Their touching solution recreates and amplifies Jess’ reminiscences of her childhood Christmases. But like the set-up that artificially excludes every relationship outside the loft, this over-the-top ending doesn’t quite ring true. Nick waking Jess with a cup of cocoa, Furguson appearing with felt antlers just as Jess’ dog Frank used to, Jess turning to see “snow” falling outside her window: These moments feel magical and dreamlike, but they fit into the scale of the New Girl universe. Despite the treacle-cutting realism of Nick’s “Wait, do you want to put a bra on?” “Christmas Eve Eve” doesn’t sidestep the dreamlike improbability, but escalates it with a city street filled with lights and fake snow, a pre-dawn robed choir, a Motown great appearing to sing and celebrate with these friends. All the elements of this Christmas surprise can be explained individually: Winston arranging the cruisers, Robby’s recently revealed music-industry connections.
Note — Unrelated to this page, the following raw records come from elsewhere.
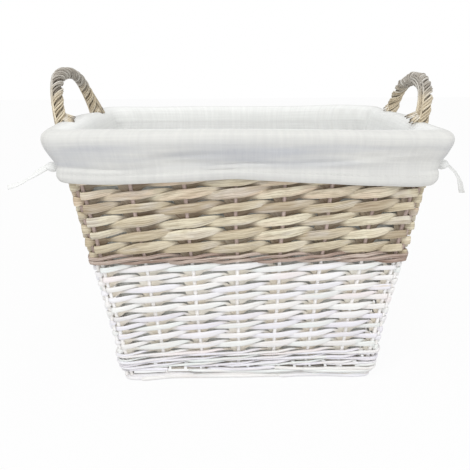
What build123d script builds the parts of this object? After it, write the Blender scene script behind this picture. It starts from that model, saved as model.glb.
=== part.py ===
"""A tapered wicker laundry basket with a cloth liner, one STEP file for each piece.

The frame: +Z up, X along the basket's long side, the front towards -Y. The origin is at the
middle of the footprint, on the floor. Millimetres.

The weave is pairing: in every row two flat split rods pass the stakes by turns, one in front of
each stake and one behind it, and cross between the stakes, the rod that leaves the front above
the rod that comes to it. Each rod is a chain of flat-sided sections that stands tall at a stake
and narrows where it crosses its partner.
"""

import os
from math import cos, hypot, pi, radians, sin, tan

from build123d import *

# %% The basket: planes through the middle of the stakes, at the floor and at the rim
floor_length = 328.6
floor_width = 277.0
rim_length = 456.0
rim_width = 330.0
rim_height = 346.0  # top of the border
corner_foot_out = 3.5  # at the floor the corner posts stand this far outside the meeting of the walls
corner_rim_in = 3.5  # and at the rim this far inside it

# %% Stakes and corner posts
stake_width = 6.0  # across the flats of a stake
front_stakes = 6
end_stakes = 4
front_drift = 15.0  # the stakes in the middle of the front stand this far to the right, at the rim

# %% Weave
painted_rod_height = 9.2
painted_rod_thickness = 3.0
painted_pitch = 14.3
painted_rows = 9
wale_rod_height = 6.4
wale_rod_thickness = 3.0
wale_pitch = 15.2
wale_rows = 1
natural_rod_height = 11.2
natural_rod_thickness = 3.6
natural_pitch = 16.6
rod_gap = 0.3  # between a rod and the stake that it bears on
row_gap = 0.2  # between rods that cross, and between one row and the next

# %% Foot, base and border
foot_rod_height = 9.0  # the stout rod that the basket stands on
foot_rod_width = 13.0
foot_gap = 10.0  # the stakes show between the foot rod and the foot's rails
foot_rails = 3
foot_rail_height = 9.0
top_rails = 2
top_rail_height = 16.6
rail_thickness = 3.6
border_rod = 11.0  # across each of the border's three rods
border_corner_in = 5.0  # the border's corners are drawn in this far
base_stick = 7.0
base_sticks = 6
base_strip_thickness = 2.4
base_strip_width = 18.0
base_strip_gap = 4.0

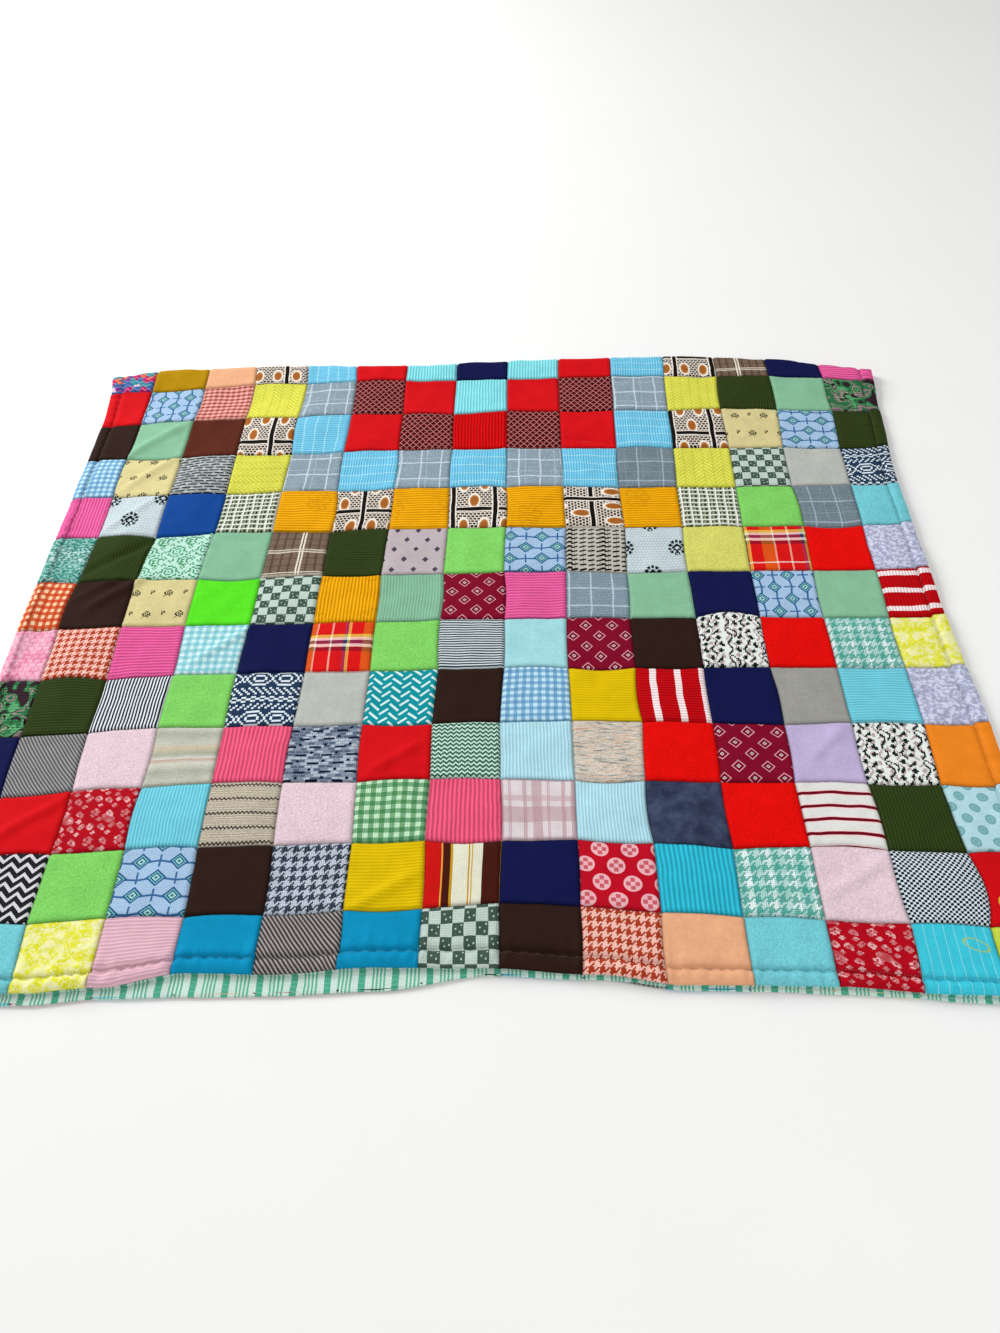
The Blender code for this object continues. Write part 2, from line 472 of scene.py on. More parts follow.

Even the confetti is set up with a shot of Nick at a shredder.

It’s festive and fun and it all falls within the strictest limits of possibility, but it feels outsized and unreal. As heartwarming as it is to see Darlene Love belt out her modern Christmas classic one more time, this ending is more suited to the heightened reality of Scrubs or How I Met Your Mother than the goofy but grounded framework of New Girl. One key scene in “Christmas Eve Eve” fits the the intimate, intelligent dynamics of New Girl and hints at developments to come, as conflict brings the simmering tension between Jess and Nick to the forefront. Confronting Jess for “acting squirrelly” ever since his return from New Orleans—ever since he committed himself to Reagan—Nick says, “You don’t think I’ve noticed, but I’ve noticed.” It’s a simple line, but it confirms the season-long hints (beginning with the premiere’s farcical near-miss at the bank) that Nick sees more than he’s letting on. This is a perfect execution of the sitcom tradition of a misunderstanding, with a smart twist.